À Renan, ce 14 février.

J’apprends, monsieur, que madame votre nièce est malade ; j’en suis très-inquiet. Daignez, de grâce, me faire savoir ce qui en est. Je suis très-fâché que vous ne m’en ayez rien dit, car vous n’ignorez pas la part que je prends à ce qui vous intéresse. Ce procédé n’est pas dans l’ordre, et vous ne pouvez le réparer qu’en me donnant des nouvelles plus consolantes de sa santé.

Je suis bien fâché que cet incident ait converti vos fêtes en des jours de tristesse ; mais l’habileté et les soins de M. Tronchin me rassurent et me tranquillisent.

Il faut bien que la vie de l’homme soit mêlée de plaisirs et de peines, puisque à Ferney même l’amertume en corrompt quelquefois la douceur.

Les nouvelles d’aujourd’hui confirment la grande nouvelle de la paix. Un courrier de M. Werelst a apporté à la Haye la signature des préliminaires. Notre postérité aura de la peine à croire qu’on se soit, pendant sept ans, exterminé de part et d’autre en Allemagne pour se reposer ensuite dans le même système qu’on avait abandonné.
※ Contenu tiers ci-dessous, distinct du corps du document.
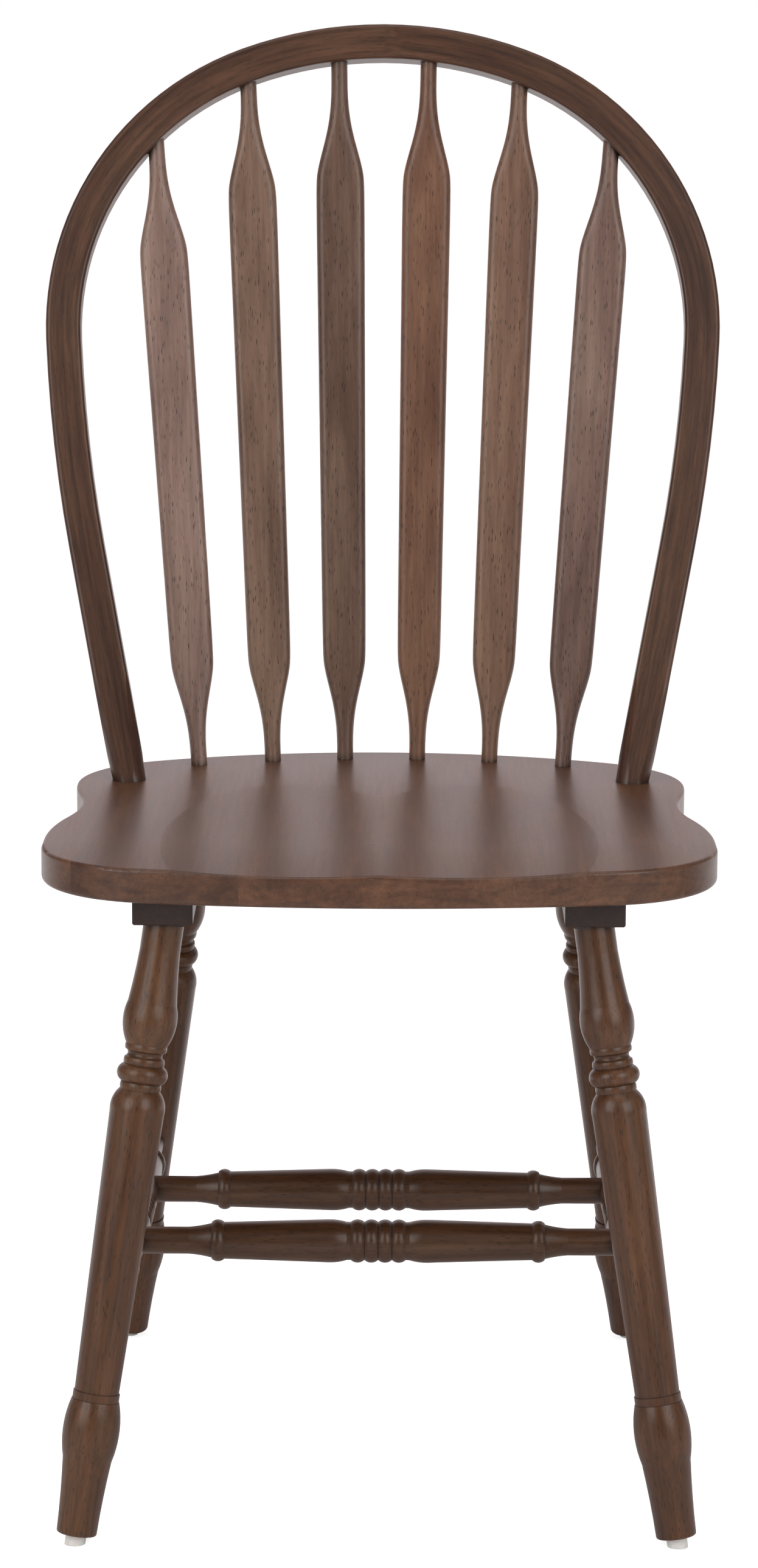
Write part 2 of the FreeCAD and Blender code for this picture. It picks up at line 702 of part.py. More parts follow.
# Bow: one bar, squared along its length and turned to a round tenon at each foot
def build_bow():
    body = doc.addObject("PartDesign::Body", "bow_bar")
    body.Placement = bow_frame
    below = size("bow_tenon_depth")
    overrun = size("cut_overrun")
    spine = new_sketch(body, "hoop_line", "XZ_Plane")
    bottom = hoop["foot"].sub(hoop["heading"] * below)
    points = [hoop["crown_top"], hoop["crown_end"], hoop["side_end"], hoop["leg_end"], bottom]
    middles = [hoop["crown_middle"], hoop["shoulder_middle"], hoop["side_middle"], None]
    ends = draw_chain(spine, points, middles, closed=False)
    for (edge, _, _), name in zip(ends, ("bow_crown_radius", "bow_shoulder_radius",
                                         "bow_side_radius")):
        for index, constraint in enumerate(spine.Constraints):
            if constraint.Type == "Radius" and constraint.First == edge:
                spine.renameConstraint(index, name)
                spine.setExpression(f"Constraints.{name}", f"sizes.{name}")
    section = new_sketch(body, "bow_section", "YZ_Plane")
    half_deep = size("bow_thickness") / 2
    half_wide = size("bow_width") / 2
    soft = size("bow_edge_round")
    inset = soft * (1 - math.sqrt(0.5))
    points = []
    middles = []
    for y_sign, z_sign, first in ((1, 1, "side"), (-1, 1, "top"), (-1, -1, "side"), (1, -1, "top")):
        side_point = V(y_sign * half_deep, z_sign * (half_wide - soft), 0)
        top_point = V(y_sign * (half_deep - soft), z_sign * half_wide, 0)
        corner = V(y_sign * (half_deep - inset), z_sign * (half_wide - inset), 0)
        points += [side_point, top_point] if first == "side" else [top_point, side_point]
        middles += [corner, None]
    rise = V(0, hoop["crown_top"].y, 0)
    draw_chain(section, [point.add(rise) for point in points],
               [middle and middle.add(rise) for middle in middles])
    doc.recompute()
    pipe = body.newObject("PartDesign::AdditivePipe", "half_bow")
    pipe.Profile = section
    pipe.Spine = (spine, [f"Edge{number}" for number in range(1, 5)])
    pipe.Mode = "Frenet"
    body.Tip = pipe
    spine.Visibility = False
    section.Visibility = False
    doc.recompute()
    mirror = body.newObject("PartDesign::Mirrored", "whole_bow")
    mirror.Originals = [pipe]
    mirror.MirrorPlane = (plane(body, "YZ_Plane"), [""])
    body.Tip = mirror
    doc.recompute()
    tools = []
    for side, word in ((-1, "left"), (1, "right")):
        foot, direction = tenon_axis(side)
        start = foot.sub(direction * (below + overrun))
        around = doc.addObject("Part::Cylinder", word + "_tongue_stock")
        around.setExpression("Radius", "sizes.bow_width")
        around.Height = below + overrun + size("tongue_length")
        around.Placement = along(start, direction)
        tenon = rod(word + "_tenon_core", start, direction, "bow_tenon_diameter",
                    below + overrun)
        cone = doc.addObject("Part::Cone", word + "_tongue_core")
        cone.setExpression("Radius1", "sizes.bow_tenon_diameter / 2")
        cone.setExpression("Radius2", "sizes.tongue_top_diameter / 2")
        cone.setExpression("Height", "sizes.tongue_length")
        cone.Placement = along(foot, direction)
        core = doc.addObject("Part::Fuse", word + "_tongue_shape")
        core.Base = tenon
        core.Tool = cone
        shaving = doc.addObject("Part::Cut", word + "_tongue_waste")
        shaving.Base = around
        shaving.Tool = core
        tools.append(shaving)
    for number, (foot, head, _, _) in enumerate(spindles, 1):
        direction = head.sub(foot).normalize()
        deep = size("spindle_bow_depth") + size("glue_gap")
        tools.append(rod(f"spindle_{number}_bow_socket", head.sub(direction * overrun),
                         direction, "spindle_neck", overrun + deep, "sizes.glue_gap"))
    keep(cut("bow", body, tools), "bow")


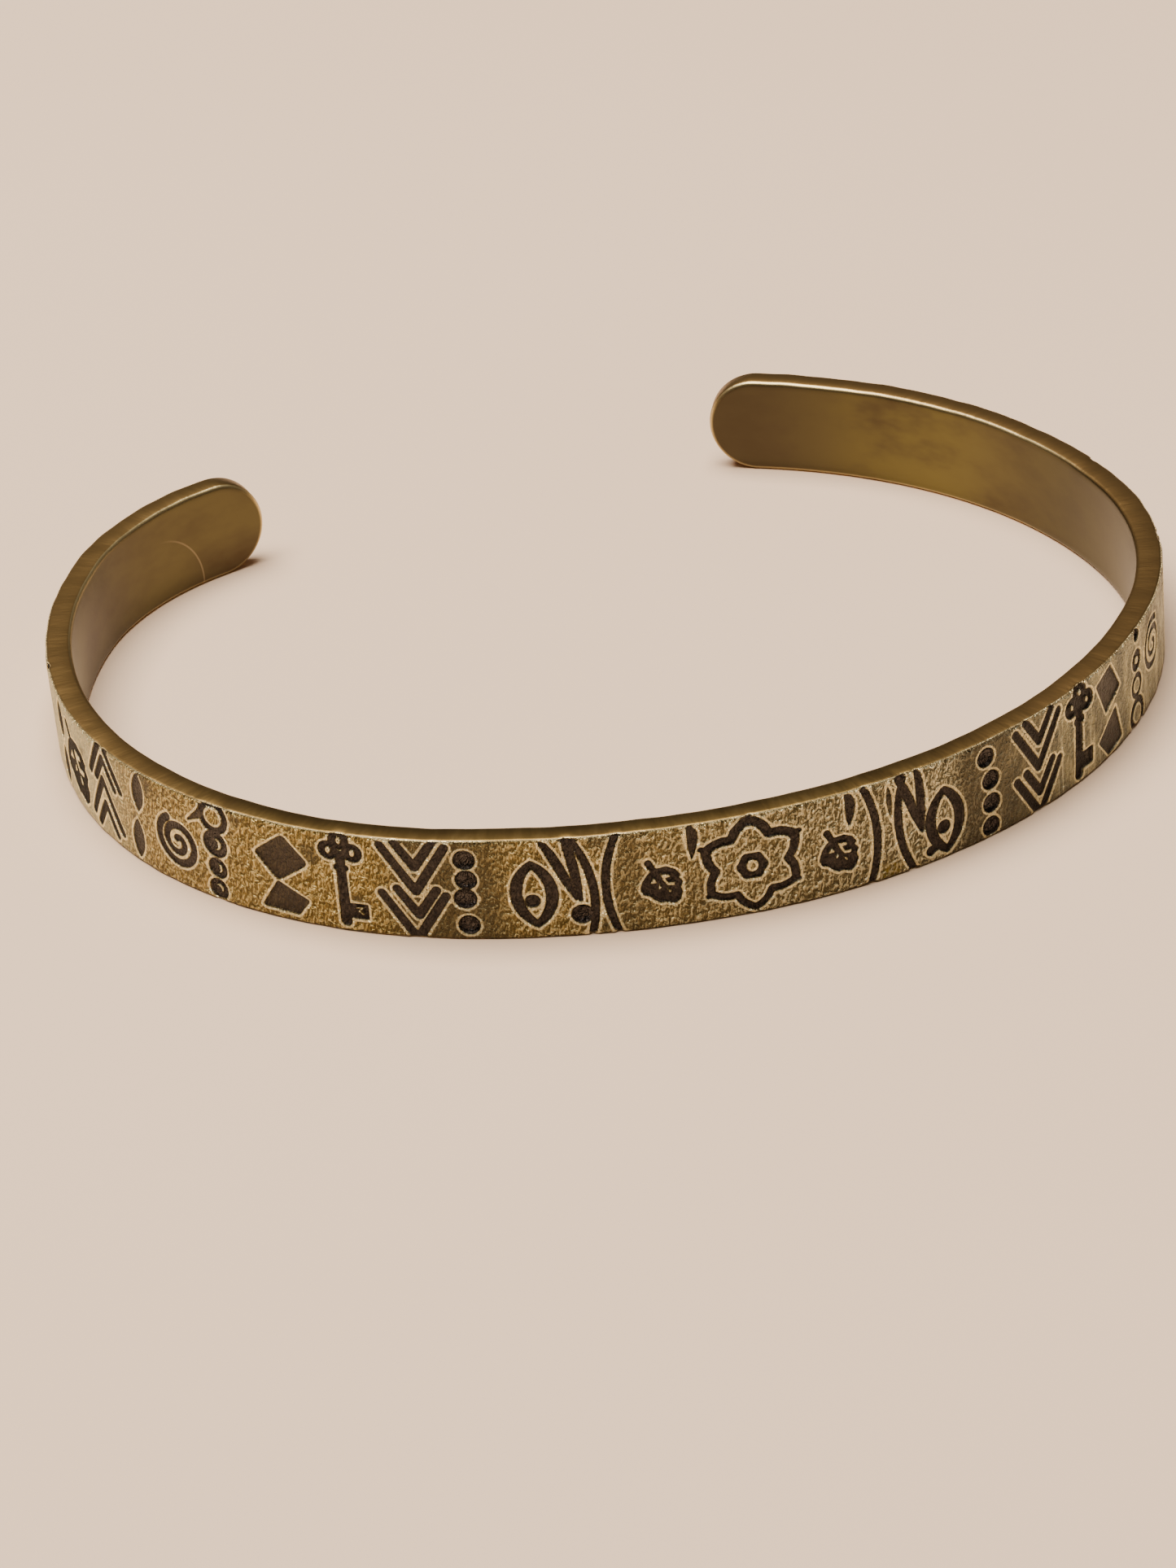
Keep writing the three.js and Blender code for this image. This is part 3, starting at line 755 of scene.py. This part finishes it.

En vérité, les hommes ont de singuliers conducteurs ; mais ceux qui rampent aujourd’hui sur la surface de la terre en méritent-ils d’autres ?


Croyez-moi, les humains, que j’ai trop su connaître,
Méritent peu, mon fils, qu’on veuille être leur maître.

(Alzire, acte I, scène i.)

Vous les connaissiez dès lors, monsieur, et il semble que depuis ils sont devenus encore plus petits et plus méprisables.

J’ai vu de près plusieurs de ceux que les siècles à venir illustreront sous la qualification de héros. Ils m’ont fait pitié, et je le dis non par rancune ou par amour-propre, mais par le respect que je porte à la vérité.

Je voudrais avoir trouvé dans les espaces ce point qu’Archimède cherchait : je vous y placerais, mon cher maître, non pour soulever le monde, mais pour nous apprendre des vérités qui confondraient à jamais l’orgueil et l’imposture.

Ma petite femme me charge de vous faire bien des compliments de sa part ; et, quoique fort incommodée, elle me paraît plus inquiète de vos inquiétudes que des maux qui l’affligent. Cette façon de penser est commune à tout ce qui m’appartient, et elle découle bien naturellement des sentiments de la tendre amitié que je vous ai vouée depuis si longtemps.